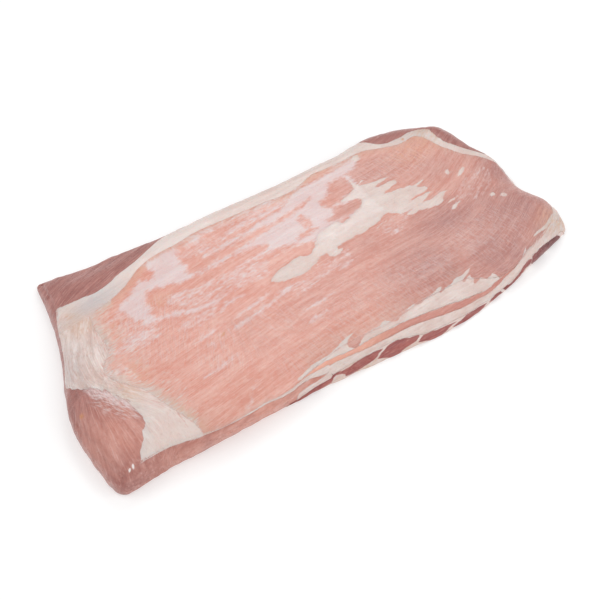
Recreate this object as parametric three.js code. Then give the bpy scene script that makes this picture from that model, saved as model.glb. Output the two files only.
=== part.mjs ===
// A raw, skinless, boneless pork belly slab, lying flat with its rib side down.
// Millimetres, +Z up. The slab's length runs along X, its near long side faces -Y,
// and its origin is the middle of its footprint, on the surface that it rests on.
//
// The slab is one stack of lean and fat sheets. Each sheet is a closed solid between two
// surfaces of the stack. Where a sheet was trimmed back it stops short of the slab's side,
// and the sheet under it shows.

import * as THREE from "three";

// ---- Driving sizes ---------------------------------------------------------------------

const CROWN = 34; // height of the flat middle of the slab
const SEAM = 0.35; // clearance between two sheets that lie on each other
const GRID = [34, 14]; // cells along and across that all sheets share
const RIM_CROWDING = 0.45; // how much the cells crowd towards the slab's sides

// Plan corners of the upper rim, before they are blunted.
const CORNER = {
  nearLeft: new THREE.Vector2(-5, -6),
  nearRight: new THREE.Vector2(564, 7),
  farRight: new THREE.Vector2(551, 208),
  farLeft: new THREE.Vector2(45, 266),
};
// How far each corner is pulled in, and how far along the sides that reaches.
const BLUNT = { nearLeft: 5, nearRight: 1, farRight: 1, farLeft: 0.5 };
const BLUNT_REACH = 26;

// The four sides, from left to right or from near to far, at even stations:
//   bulge   how far the upper rim stands out beyond the straight line between its corners
//   flare   how far the foot of the side stands out beyond the upper rim
//   rim     height of the upper rim
//   slope   width over which the top falls from the crown to the rim
const SIDES = {
  near: {
    bulge: [0, -2.5, 9, 10, 7, 1, 6, 4, 9, 20, 13, 0],
    flare: [4, 4, -4, -2, 5, 19, 21, 31, 26, 7, 4, 8],
    rim: [29, 32, 30, 29, 30, 30, 29, 30, 29, 27, 26, 22],
    slope: [30, 36, 40, 40, 36, 34, 30, 30, 34, 36, 40, 40],
  },
  far: {
    bulge: [0, -9.5, -11.5, -13, -9, -5.5, -2.5, 2.5, 8, 18, 15, 0],
    flare: [3, 3, 3, 3, 3, 3, 3, 3, 3, 3, 3, 3],
    rim: [15, 20, 24, 26, 27, 27, 27, 27, 27, 26, 24, 23],
    slope: [70, 60, 40, 22, 18, 16, 16, 16, 18, 22, 30, 34],
  },
  left: {
    bulge: [0, 10.5, 18.5, 15, 5, -1.5, -3, 0],
    flare: [3, 2, 2, 3, 5, 6, 6, 4],
    rim: [27, 27, 26, 26, 26, 25, 20, 15],
    slope: [26, 28, 30, 40, 44, 48, 60, 70],
  },
  right: {
    bulge: [0, 8.5, 1, 3, 9, 3, 2.5, 0],
    flare: [8, 4, 4, 4, 3, 3, 3, 3],
    rim: [22, 21, 20, 22, 25, 26, 25, 23],
    slope: [40, 30, 34, 40, 34, 28, 28, 30],
  },
};
const SIDE_BELLY = 1.8; // how far a cut side swells at half its height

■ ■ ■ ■

▸ **DIRECTION**:
From the opening line of the data above through the line that contains "import * as", please print each line as it stands and only those lines.

▸ **RESULT BELOW**:
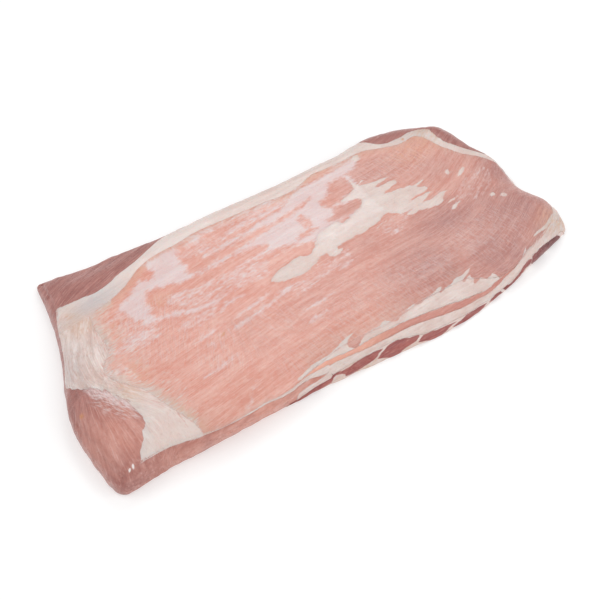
Recreate this object as parametric three.js code. Then give the bpy scene script that makes this picture from that model, saved as model.glb. Output the two files only.
=== part.mjs ===
// A raw, skinless, boneless pork belly slab, lying flat with its rib side down.
// Millimetres, +Z up. The slab's length runs along X, its near long side faces -Y,
// and its origin is the middle of its footprint, on the surface that it rests on.
//
// The slab is one stack of lean and fat sheets. Each sheet is a closed solid between two
// surfaces of the stack. Where a sheet was trimmed back it stops short of the slab's side,
// and the sheet under it shows.

import * as THREE from "three";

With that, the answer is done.